# Process in "T" state - unkillable, but growing, what now?



## GrandAdmiralThrawn (Mar 6, 2020)

Hello!

I'd like to ask for some help regarding a zombie (or something similar to a zombie) process. I have a process stuck in the T state, so it's terminated. It produced an error by reading malformed input data, but instead of handling it properly, it just got stuck somehow. It's parent is already dead, and another process that was feeding this one with data via a pipe is also dead. The malformed input file it had been reading from the disk is already gone, as I deleted it. I cannot attach to the process via truss either. If I try, truss just sits there doing nothing.

I wouldn't care too much about that, I can probably reboot in a month or two. But here's the thing: This process is growing in size, so RES is increasing steadily, 1MiB every 20-30 seconds or so. It appears to be leaking?

Since I cannot kill it even with signal 9 / sigkill, I'm getting scared of it. Can the OOM killer murder it, if it gets too large? I guess not, right? My fear is, that this process will endanger other long-running processes as soon as available memory becomes scarce. I can just hot-add more swap, but... uh... I'm not sure if that's so smart in the long run.

It shouldn't be an I/O problem, as the underlying disk ist local and works perfectly fine. No other processes had issues with it during the same time.

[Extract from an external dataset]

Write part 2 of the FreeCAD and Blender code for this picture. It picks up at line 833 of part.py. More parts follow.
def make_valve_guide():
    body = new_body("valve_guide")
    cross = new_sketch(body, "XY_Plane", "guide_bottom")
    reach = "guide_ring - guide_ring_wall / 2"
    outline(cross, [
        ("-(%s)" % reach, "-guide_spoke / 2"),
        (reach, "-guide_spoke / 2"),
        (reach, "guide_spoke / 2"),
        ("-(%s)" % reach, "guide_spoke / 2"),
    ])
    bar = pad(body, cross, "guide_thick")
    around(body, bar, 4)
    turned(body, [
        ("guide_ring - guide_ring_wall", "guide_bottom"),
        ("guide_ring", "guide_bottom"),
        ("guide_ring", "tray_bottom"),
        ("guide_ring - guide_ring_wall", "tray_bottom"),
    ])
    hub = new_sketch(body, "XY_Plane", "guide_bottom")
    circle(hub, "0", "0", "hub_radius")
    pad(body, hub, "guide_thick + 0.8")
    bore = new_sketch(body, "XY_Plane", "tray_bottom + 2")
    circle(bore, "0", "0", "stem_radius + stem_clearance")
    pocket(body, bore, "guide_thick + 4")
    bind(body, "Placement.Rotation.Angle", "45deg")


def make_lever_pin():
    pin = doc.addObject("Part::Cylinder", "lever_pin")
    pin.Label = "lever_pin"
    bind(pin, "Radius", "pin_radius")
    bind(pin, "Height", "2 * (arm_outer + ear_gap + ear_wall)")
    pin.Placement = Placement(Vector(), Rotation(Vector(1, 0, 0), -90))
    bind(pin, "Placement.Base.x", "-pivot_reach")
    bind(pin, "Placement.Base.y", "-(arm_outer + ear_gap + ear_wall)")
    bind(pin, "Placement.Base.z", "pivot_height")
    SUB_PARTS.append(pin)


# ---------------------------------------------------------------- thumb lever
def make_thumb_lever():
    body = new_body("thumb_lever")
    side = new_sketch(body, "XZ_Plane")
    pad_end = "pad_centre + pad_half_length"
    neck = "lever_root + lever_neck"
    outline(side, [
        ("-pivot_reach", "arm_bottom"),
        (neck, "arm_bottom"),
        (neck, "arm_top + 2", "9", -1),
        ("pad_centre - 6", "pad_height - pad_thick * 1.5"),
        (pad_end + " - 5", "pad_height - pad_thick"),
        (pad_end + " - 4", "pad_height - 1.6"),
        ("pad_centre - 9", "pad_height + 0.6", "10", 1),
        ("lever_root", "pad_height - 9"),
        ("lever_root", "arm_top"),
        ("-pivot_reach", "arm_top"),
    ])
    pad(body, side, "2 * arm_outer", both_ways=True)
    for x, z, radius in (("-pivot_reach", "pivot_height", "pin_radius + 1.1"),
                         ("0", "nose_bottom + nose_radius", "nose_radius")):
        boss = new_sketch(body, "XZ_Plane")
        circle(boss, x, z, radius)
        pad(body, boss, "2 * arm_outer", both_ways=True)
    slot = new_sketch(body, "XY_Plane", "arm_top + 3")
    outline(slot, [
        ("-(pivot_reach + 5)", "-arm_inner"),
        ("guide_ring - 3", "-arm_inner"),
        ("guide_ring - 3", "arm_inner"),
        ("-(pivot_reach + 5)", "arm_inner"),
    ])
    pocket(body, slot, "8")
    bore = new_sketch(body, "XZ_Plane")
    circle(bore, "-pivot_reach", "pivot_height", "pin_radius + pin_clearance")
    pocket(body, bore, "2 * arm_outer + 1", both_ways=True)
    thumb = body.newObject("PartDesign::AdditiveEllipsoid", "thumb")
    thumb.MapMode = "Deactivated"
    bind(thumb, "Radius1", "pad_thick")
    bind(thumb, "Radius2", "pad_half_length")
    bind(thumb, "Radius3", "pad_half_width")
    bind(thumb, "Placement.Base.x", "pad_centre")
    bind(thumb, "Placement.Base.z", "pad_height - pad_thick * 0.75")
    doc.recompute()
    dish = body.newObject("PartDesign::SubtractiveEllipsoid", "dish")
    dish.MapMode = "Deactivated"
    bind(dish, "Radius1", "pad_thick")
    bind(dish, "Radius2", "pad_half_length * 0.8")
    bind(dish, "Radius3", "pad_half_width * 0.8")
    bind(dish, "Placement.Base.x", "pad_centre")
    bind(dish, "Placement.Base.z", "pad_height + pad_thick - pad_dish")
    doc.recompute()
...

Is there anything I can do to at least stop it from eating up my memory?

Thanks!

*Edit:* I guess I should probably provide more information... But I'm not sure what exactly. The system I'm using is FreeBSD 12.1-RELEASE-p2 running the GENERIC kernel on x86_64. The problematic process is x265 3.3+1 (release version, compiled with clang 8.0.1). It was running within tmux being fed data by ffmpeg. The "malformed input data" was actually an encoding pass 1 statistics file x265 itself had written beforehand. The problem ocurred in encoding pass 2, where it is supposed to use the pass 1 statistics file for optimization. Those details probably won't help much though.


----------